Required task>
Pick out the lines in the listing below that contain the word "before" and copy them.

Supplied material>
══════════════════════════════

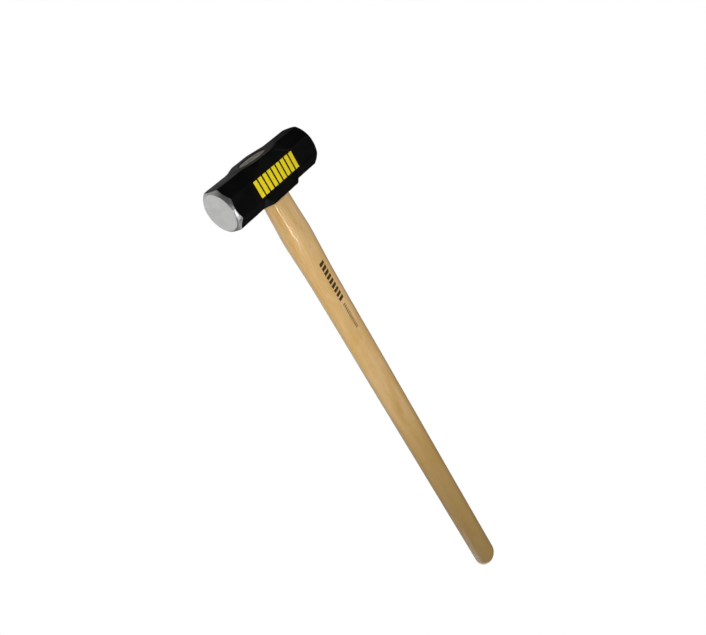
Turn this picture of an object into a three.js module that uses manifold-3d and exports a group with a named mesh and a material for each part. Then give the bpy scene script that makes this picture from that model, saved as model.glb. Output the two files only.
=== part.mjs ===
// A double-faced sledge hammer with a straight hickory handle, in millimetres.
//
// The hammer stands on the eye side of its head, as sledge hammers are stood:
//   +Z runs up the handle, from the head to the butt
//   +X runs along the head, towards the front striking face
//   the origin is the centre of the eye-side facet, on the floor.
//
// Five solids hold each other together: the forged head, the handle whose tongue fills the eye,
// the wooden wedge that spreads the tongue, and two steel wedges driven across the wooden one.

import * as THREE from 'three';
import { mergeVertices } from 'three/addons/utils/BufferGeometryUtils.js';
import Module from 'manifold-3d';

const wasm = await Module();
wasm.setup();

// ---------------------------------------------------------------- driving dimensions

const overallLength = 914;      // eye-side facet to the end of the butt
const touchGap = 0.3;           // clearance between pieces that bear on each other

// head
const headLength = 172;         // over both striking faces
const headHeight = 57;          // eye-side facet to underside
const headWidth = 59.2;         // cheek to cheek
const chamferLeg = 15.1;        // corner cut that makes the rectangle an octagon, near the faces
const cornerLeg = 1.7;          // what is left of the cut beside the eye, where the section is full
const octagonTurn = Math.PI / 4; // turn at each corner of the section
const forgedRadius = 2.5;       // rounding along the long edges
const faceRadius = 26.4;        // flat disc of a striking face
const faceBevelAngle = 43;      // degrees, from the plane of the striking face

// distances from the eye's centre where the corner cuts begin and where they are full: long and soft
// along the eye side, short and steep along the underside
const eyeSideRunOut = { begin: 11.6, full: 42 };
const undersideRunOut = { begin: 24, full: 36.5 };

// eye: an oval hole with an hourglass profile, long axis along the head
const eyeWaist = { x: 19.5, y: 12.5 };      // half axes at the narrowest
const eyeTop = { x: 23.8, y: 14.8 };        // half axes at the eye-side facet
const eyeMouth = { x: 21.4, y: 14.8 };      // half axes at the underside, where the handle enters
const eyeWaistHeight = headHeight * 0.55;
const recess = 1;               // the tongue and wedges end this far inside the eye

// handle: an oval stick, its long axis along the head; half lengths of that axis up from the floor
const sectionRatio = 1.3;       // long axis over short axis
const shoulderStart = headHeight + touchGap;
const shoulderLip = 2;          // height over which the tongue steps out to the shoulder
const handleStations = [
  { z: shoulderStart + shoulderLip, halfX: 22.3 },
  { z: 80, halfX: 23.2 },
  { z: 118, halfX: 24.5 },
  { z: 160, halfX: 23.4 },
  { z: 215, halfX: 22.6 },
  { z: 400, halfX: 23.1 },
  { z: 640, halfX: 23.2 },
  { z: 899, halfX: 23.5 },
];
const buttFlat = 0.55;          // share of the section that stays flat at the very end

// wedges, their thick ends at the eye-side facet
const woodWedge = { depth: 38, thick: 6.5, tip: 1.6, span: 2 * eyeTop.x + 4 };
const steelWedge = { depth: 24, thick: 3, tip: 0.8, span: 19, fromCentre: 11.5 };

// fineness of the curved surfaces, and how far a cutter runs out past what it cuts
const ovalSegments = 40;
const eyeSteps = 12;
const shaftSteps = 42;
const buttSteps = 7;
const runOutSteps = 16;
const faceSegments = 72;
const cutOverrun = 5;

// ---------------------------------------------------------------- solids and booleans

// A closed body through a list of rings, each a list of Vector3 with the same number of points.
function loft(rings) {
  const count = rings[0].length;
  const points = rings.flat();
  const index = [];
  for (let r = 0; r < rings.length - 1; r += 1) {
    for (let i = 0; i < count; i += 1) {
      const a = r * count + i;
      const b = r * count + (i + 1) % count;
      index.push(a, b, b + count);
      index.push(a, b + count, a + count);
    }
  }
  const capCentre = (ring) => {
    const centre = ring.reduce((sum, point) => sum.add(point), new THREE.Vector3());
    return centre.divideScalar(count);
  };
  const lastRing = (rings.length - 1) * count;
  const firstCentre = points.push(capCentre(rings[0])) - 1;
  const lastCentre = points.push(capCentre(rings.at(-1))) - 1;
  for (let i = 0; i < count; i += 1) {
    const next = (i + 1) % count;
    index.push(firstCentre, next, i);
    index.push(lastCentre, lastRing + i, lastRing + next);
  }
  const geometry = new THREE.BufferGeometry().setFromPoints(points);
  geometry.setIndex(index);
  return geometry;
}

function toSolid(geometry) {
  const bare = geometry.clone();
  bare.deleteAttribute('normal');
  bare.deleteAttribute('uv');
  const merged = mergeVertices(bare);
  return new wasm.Manifold(new wasm.Mesh({
    numProp: 3,
    vertProperties: new Float32Array(merged.attributes.position.array),
    triVerts: new Uint32Array(merged.index.array),
  }));
}

function toGeometry(solid) {
  const mesh = solid.getMesh();
  const geometry = new THREE.BufferGeometry();
  geometry.setAttribute('position', new THREE.BufferAttribute(mesh.vertProperties, 3));
  geometry.setIndex(new THREE.BufferAttribute(mesh.triVerts, 1));
  return geometry;
}

function meshOf(name, solid, material) {
  const geometry = toGeometry(solid);
  geometry.computeVertexNormals();
  const mesh = new THREE.Mesh(geometry, material);
  mesh.name = name;
  return mesh;
}

// ---------------------------------------------------------------- sections

// Oval ring across the Z axis, anticlockwise seen from +Z.
function ovalRing(z, halfX, halfY) {
  const ring = [];
  for (let i = 0; i < ovalSegments; i += 1) {
    const angle = (i / ovalSegments) * 2 * Math.PI;
    ring.push(new THREE.Vector3(halfX * Math.cos(angle), halfY * Math.sin(angle), z));
  }
  return ring;
}

// Size of the corner cut at a distance along the head.
function cornerCutAt(x, runOut) {
  const share = THREE.MathUtils.smoothstep(Math.abs(x), runOut.begin, runOut.full);
  return THREE.MathUtils.lerp(cornerLeg, chamferLeg, share);
}

// Octagon ring across the X axis, its long edges rounded, anticlockwise seen from +X.
function octagonRing(x) {
  const halfWidth = headWidth / 2;
  const eyeSide = cornerCutAt(x, eyeSideRunOut);
  const underside = cornerCutAt(x, undersideRunOut);
  const halfOutline = [
    [halfWidth - eyeSide, 0], [halfWidth, eyeSide],
    [halfWidth, headHeight - underside], [halfWidth - underside, headHeight],
  ];
  const otherHalf = halfOutline.map(([y, z]) => [-y, z]).reverse();
  const corners = [...halfOutline, ...otherHalf].map(([y, z]) => new THREE.Vector2(y, z));
  const setBack = forgedRadius * Math.tan(octagonTurn / 2);
  const ring = [];
  corners.forEach((corner, i) => {
    const before = corners.at(i - 1).clone().sub(corner).normalize();
    const after = corners[(i + 1) % corners.length].clone().sub(corner).normalize();
    const start = corner.clone().addScaledVector(before, setBack);
    const end = corner.clone().addScaledVector(after, setBack);
    const arc = new THREE.QuadraticBezierCurve(start, corner, end);
    arc.getPoints(2).forEach((point) => ring.push(new THREE.Vector3(x, point.x, point.y)));
  });
  return ring;
}

// Ring of the eye's wall at a height, flaring from the waist to either end. grow is negative for the
// tongue, which stays clear of the wall.
function eyeRing(z, grow) {
  const end = z < eyeWaistHeight ? eyeTop : eyeMouth;
  const span = z < eyeWaistHeight ? eyeWaistHeight : headHeight - eyeWaistHeight;
  const share = Math.abs(z - eyeWaistHeight) / span;
  const flare = share * share;
  const halfX = THREE.MathUtils.lerp(eyeWaist.x, end.x, flare) + grow;
  const halfY = THREE.MathUtils.lerp(eyeWaist.y, end.y, flare) + grow;
  return ovalRing(z, halfX, halfY);
}

// ---------------------------------------------------------------- head

function headStock() {
  const halfLength = headLength / 2;
  const right = [halfLength];
  for (let i = 0; i <= runOutSteps; i += 1) {
    right.push(THREE.MathUtils.lerp(eyeSideRunOut.full, eyeSideRunOut.begin, i / runOutSteps));
  }
  const left = right.map((x) => -x);
  return toSolid(loft([...left, ...right.reverse()].map(octagonRing)));
}

// A turned blank about X: its flat ends and bevels are what grinding leaves of the octagon's ends.
function groundEnvelope() {
  const halfLength = headLength / 2;
  const outerRadius = headWidth;
  const bevelRun = (outerRadius - faceRadius) * Math.tan(THREE.MathUtils.degToRad(faceBevelAngle));
  const profile = [
    new THREE.Vector2(0, -halfLength),
    new THREE.Vector2(faceRadius, -halfLength),
    new THREE.Vector2(outerRadius, bevelRun - halfLength),
    new THREE.Vector2(outerRadius, halfLength - bevelRun),
    new THREE.Vector2(faceRadius, halfLength),
    new THREE.Vector2(0, halfLength),
  ];
  const turned = new THREE.LatheGeometry(profile, faceSegments);
  turned.rotateZ(-Math.PI / 2);
  turned.translate(0, 0, headHeight / 2);
  return toSolid(turned);
}

function eyeHole() {
  const rings = [ovalRing(-cutOverrun, eyeTop.x, eyeTop.y)];
  for (let i = 0; i <= eyeSteps; i += 1) {
    rings.push(eyeRing((i / eyeSteps) * headHeight, 0));
  }
  rings.push(ovalRing(headHeight + cutOverrun, eyeMouth.x, eyeMouth.y));
  return toSolid(loft(rings));
}

function makeHead() {
  return headStock().intersect(groundEnvelope()).subtract(eyeHole());
}

// ---------------------------------------------------------------- handle and wedges

function tongueRings() {
  const rings = [];
  for (let i = 0; i <= eyeSteps; i += 1) {
    rings.push(eyeRing(recess + (i / eyeSteps) * (headHeight - recess), -touchGap));
  }
  return rings;
}

function shaftRings() {
  const profile = new THREE.CatmullRomCurve3(
    handleStations.map((station) => new THREE.Vector3(station.halfX, 0, station.z)),
    false,
    'catmullrom',
  );
  const lipX = eyeMouth.x - touchGap;
  const lipY = eyeMouth.y - touchGap;
  const rings = [ovalRing(shoulderStart, lipX, lipY)];
  profile.getPoints(shaftSteps).forEach((point) => {
    rings.push(ovalRing(point.z, point.x, point.x / sectionRatio));
  });
  return rings;
}

// The butt: a quarter-oval roll-off from the shaft to a small flat.
function buttRings() {
  const last = handleStations.at(-1);
  const rollLength = overallLength - last.z;
  const rings = [];
  for (let i = 1; i <= buttSteps; i += 1) {
    const angle = (i / buttSteps) * Math.PI / 2;
    const halfX = last.halfX * THREE.MathUtils.lerp(1, buttFlat, 1 - Math.cos(angle));
    const z = last.z + rollLength * Math.sin(angle);
    rings.push(ovalRing(z, halfX, halfX / sectionRatio));
  }
  return rings;
}

// A tapered plate driven up from the eye-side facet. It lies along X, or across it when acrossHead is
// true. A cutter is the same plate grown by the gap all round and run out past the facet.
function wedgePlate(wedge, acrossHead, grow) {
  const ringAt = (z, thickness) => {
    const halfThick = thickness / 2 + grow;
    const halfSpan = wedge.span / 2 + grow;
    const halfX = acrossHead ? halfThick : halfSpan;
    const halfY = acrossHead ? halfSpan : halfThick;
    return [[halfX, halfY], [-halfX, halfY], [-halfX, -halfY], [halfX, -halfY]]
      .map(([x, y]) => new THREE.Vector3(x, y, z));
  };
  const startZ = grow > 0 ? recess - cutOverrun : recess;
  return toSolid(loft([ringAt(startZ, wedge.thick), ringAt(recess + wedge.depth + grow, wedge.tip)]));
}

function steelWedgeAt(side, grow) {
  return wedgePlate(steelWedge, true, grow).translate([side * steelWedge.fromCentre, 0, 0]);
}

function makeHandle() {
  return toSolid(loft([...tongueRings(), ...shaftRings(), ...buttRings()]))
    .subtract(wedgePlate(woodWedge, false, touchGap))
    .subtract(steelWedgeAt(1, touchGap))
    .subtract(steelWedgeAt(-1, touchGap));
}

// The wooden wedge is trimmed to the tongue's outline and cut by the steel wedges that split it.
function makeWoodenWedge() {
  return wedgePlate(woodWedge, false, 0)
    .intersect(toSolid(loft(tongueRings())))
    .subtract(steelWedgeAt(1, touchGap))
    .subtract(steelWedgeAt(-1, touchGap));
}

// ---------------------------------------------------------------- materials and assembly

const blackEnamel = () => new THREE.MeshStandardMaterial({ color: 0x131414, roughness: 0.35, metalness: 0.1 });
const hickory = () => new THREE.MeshStandardMaterial({ color: 0xc9a468, roughness: 0.45, metalness: 0 });
const wedgeWood = () => new THREE.MeshStandardMaterial({ color: 0xa98450, roughness: 0.7, metalness: 0 });
const wedgeSteel = () => new THREE.MeshStandardMaterial({ color: 0x8b8d8f, roughness: 0.5, metalness: 0.9 });

const hammer = new THREE.Group();
hammer.add(meshOf('head', makeHead(), blackEnamel()));
hammer.add(meshOf('handle', makeHandle(), hickory()));
hammer.add(meshOf('wooden_wedge', makeWoodenWedge(), wedgeWood()));
hammer.add(meshOf('steel_wedge_front', steelWedgeAt(1, 0), wedgeSteel()));
hammer.add(meshOf('steel_wedge_rear', steelWedgeAt(-1, 0), wedgeSteel()));

export default hammer;
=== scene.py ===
"""A double-faced sledge hammer with a hickory handle, standing on the eye side of its head.

Finely meshed pieces stand for the CAD's head, handle and three wedges, and printed marks are added to them.
Everything is in metres, in the CAD model's frame: +Z runs up the handle and +X along the head.
"""

import math

import bmesh
import bpy
import numpy as np
from mathutils import Matrix, Vector, noise


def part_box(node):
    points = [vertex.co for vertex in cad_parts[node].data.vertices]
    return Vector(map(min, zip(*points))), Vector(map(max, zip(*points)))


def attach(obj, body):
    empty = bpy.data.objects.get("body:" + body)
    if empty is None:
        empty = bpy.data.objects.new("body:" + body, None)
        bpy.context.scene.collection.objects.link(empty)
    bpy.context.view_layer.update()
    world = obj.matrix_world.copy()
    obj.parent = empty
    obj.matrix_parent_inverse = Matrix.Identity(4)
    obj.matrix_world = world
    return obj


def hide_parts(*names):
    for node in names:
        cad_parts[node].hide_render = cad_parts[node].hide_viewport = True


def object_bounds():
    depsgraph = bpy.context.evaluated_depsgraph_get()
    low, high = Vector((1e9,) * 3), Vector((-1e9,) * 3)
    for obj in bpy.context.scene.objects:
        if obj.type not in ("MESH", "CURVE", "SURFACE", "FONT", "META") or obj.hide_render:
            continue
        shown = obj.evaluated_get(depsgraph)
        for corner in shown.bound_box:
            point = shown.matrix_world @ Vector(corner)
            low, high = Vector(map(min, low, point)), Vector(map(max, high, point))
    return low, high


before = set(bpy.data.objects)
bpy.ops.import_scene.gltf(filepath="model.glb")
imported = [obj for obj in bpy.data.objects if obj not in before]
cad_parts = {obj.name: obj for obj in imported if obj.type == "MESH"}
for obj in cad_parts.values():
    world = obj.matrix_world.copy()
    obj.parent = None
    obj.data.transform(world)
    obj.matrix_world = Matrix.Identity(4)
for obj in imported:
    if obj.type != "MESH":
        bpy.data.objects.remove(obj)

MM = 0.001
CAD_LOW, CAD_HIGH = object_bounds()

# ------------------------------------------------------------------ sizes, from the frame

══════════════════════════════

Exercise result>
    const before = corners.at(i - 1).clone().sub(corner).normalize();
    const start = corner.clone().addScaledVector(before, setBack);
before = set(bpy.data.objects)
imported = [obj for obj in bpy.data.objects if obj not in before]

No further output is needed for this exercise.